Potremmo continuare a oltranza, perché Truss, come il dimissionario Boris Johnson, è un generatore automatico di gaffe. Non sono invece gaffe, ma posizioni politiche precise, la sua opposizione al riconoscimento dei diritti delle persone trans, mutuata direttamente dalle teorie feroci delle femministe trans-escludenti (“Le donne trans non sono donne”), i suoi voti contro il controllo degli affitti, l’aumento dei sussidi per chi è in difficoltà economica e l’abolizione o la limitazione delle rette universitarie. Truss non si è pronunciata sulla questione del rovesciamento della sentenza Roe v Wade negli Stati Uniti, e nel periodo in cui era ministra per le Donne e le Pari Opportunità i casi di violenza contro le donne sono aumentati, mentre sono diminuite le denunce.

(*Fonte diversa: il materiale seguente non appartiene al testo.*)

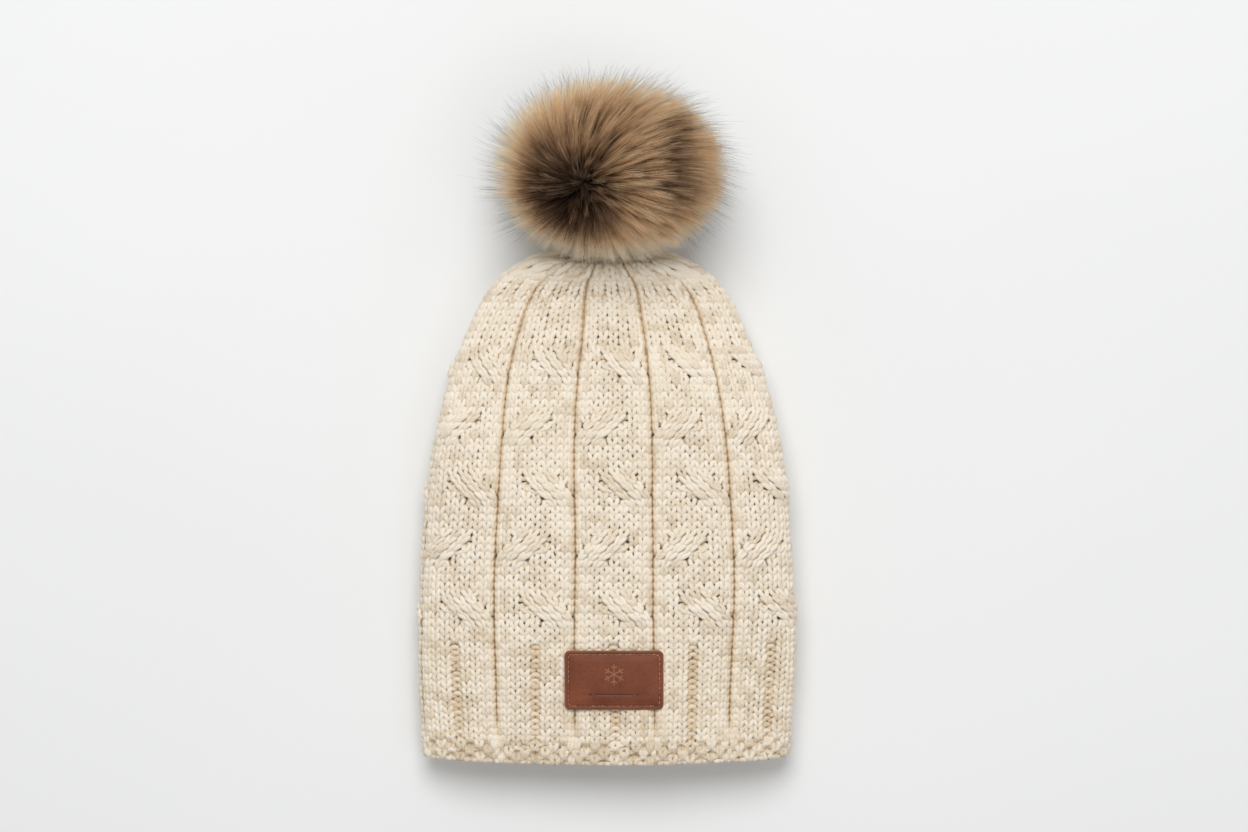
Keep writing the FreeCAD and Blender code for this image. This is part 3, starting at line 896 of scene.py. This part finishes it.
def patch_plan():
    """A grid over the patch with its corners rounded, and how far each point is from the edge."""
    u, v = np.meshgrid(np.linspace(-1, 1, PATCH_COLUMNS), np.linspace(-1, 1, PATCH_ROWS))
    half = PATCH_SIZE / 2
    flat_half = half - PATCH_CORNER
    x, y = u * half[0], v * half[1]
    over_x, over_y = np.maximum(np.abs(x) - flat_half[0], 0), np.maximum(np.abs(y) - flat_half[1], 0)
    length = np.maximum(np.hypot(over_x, over_y), 1e-9)
    in_corner = (over_x > 0) & (over_y > 0)
    pull = np.where(in_corner, np.maximum(over_x, over_y) / length, 1)
    from_sides = np.minimum(half[0] - np.abs(x), half[1] - np.abs(y))
    edge = np.where(in_corner, PATCH_CORNER - pull * length, from_sides)
    x = np.sign(x) * (np.minimum(np.abs(x), flat_half[0]) + over_x * pull)
    y = np.sign(y) * (np.minimum(np.abs(y), flat_half[1]) + over_y * pull)
    return x, y, edge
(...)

L’avevamo già detto quando Roberta Metsola è stata nominata Presidente del Parlamento Europeo e lo diciamo di nuovo: le donne bianche (bionde) e conservatrici avranno sempre una corsia preferenziale, e dobbiamo smettere di considerare i loro avanzamenti di carriera come una vittoria per le donne. Liz Truss, come altre prima di lei – inclusa Thatcher, che le piacesse o meno – hanno beneficiato del lavoro dei femminismi senza avervi contribuito, perché si inseriscono nel solco scavato con fatica dalle lotte delle donne che le hanno precedute ma non portano avanti il lavoro. Tutto si riduce alla loro vittoria individuale, una vittoria che lascia intatte le strutture di potere ed è per questo gradevole e gradita per un sistema che non tollera la dissidenza o il pensiero critico. Truss è l’ultima di una serie, una delle meno interessanti o rimarchevoli, un’opportunista che è stata in grado di giocare secondo le regole come e quanto il suo sfidante diretto, e secondo quelle regole ha vinto. Ricordiamocelo, quando ci verrà voglia di cercare il lato positivo nella probabile vittoria di Meloni alle elezioni del 25 settembre.